Which is exactly the approach taken by the JISC / Higher Education Academy OER Programmes.

Reflecting on these developments from across the pond I have to agree that mandating the use of SCORM for the creation of open educational resources does strike me as being somewhat curious to say the least. This is very much at odds with the approach taken by the JISC / HEA OER Programmes. UK OER does not mandate the use of any specific standards however there are detailed technical guidelines for the programme and CETIS provides technical support to all projects. However the TAACCCT programme is not an OER programme in the same sense as the JISC / HEA UK OER Programmes. It’s interesting to note that while the White House announcement by Hal Plotkin focuses squarely on open education resources, the call itself uses slightly different terminology, referring instead to “open-source courses”.

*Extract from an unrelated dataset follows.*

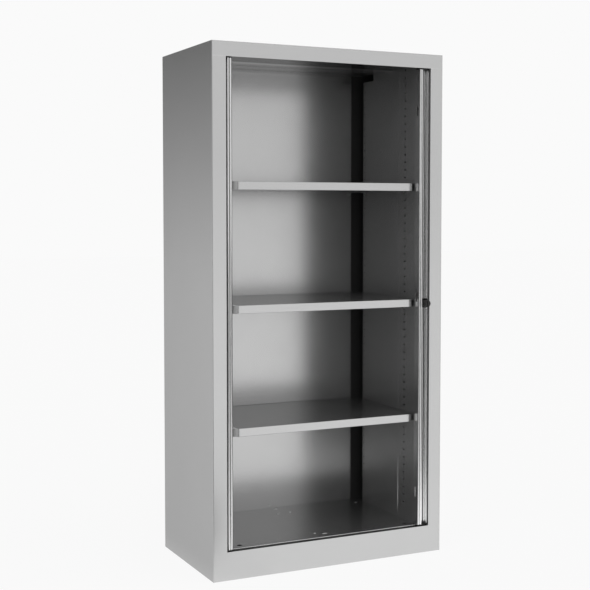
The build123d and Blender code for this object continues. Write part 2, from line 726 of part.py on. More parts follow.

As CETIS Scott Wilson pointed out on twitter, given TAACCCT’s focus on adaptive self-paced interactive content, the initaitive appears to be more akin to the National Learning Network’s NLN Materials programme which ran for five years from 1999 and which also mandated the use of SCORM with a greater or lesser degree of success, depending on your perspective. This reflection led Amber Thomas of JISC to comment:

“It’s not that mandating standards for learning materials is always wrong, it was the right thing for the NLN Materials – its more nuanced than that. It’s about the point people are at and which direction things need taking in.”

At this stage and at this remove it’s difficult to comment further without knowing more about the rationale behind the Department of Labour’s decision to mandate the use of SCORM for this particular programme. Needless to say, CETIS will be following these developments with interest and will continue to disseminate any further developments.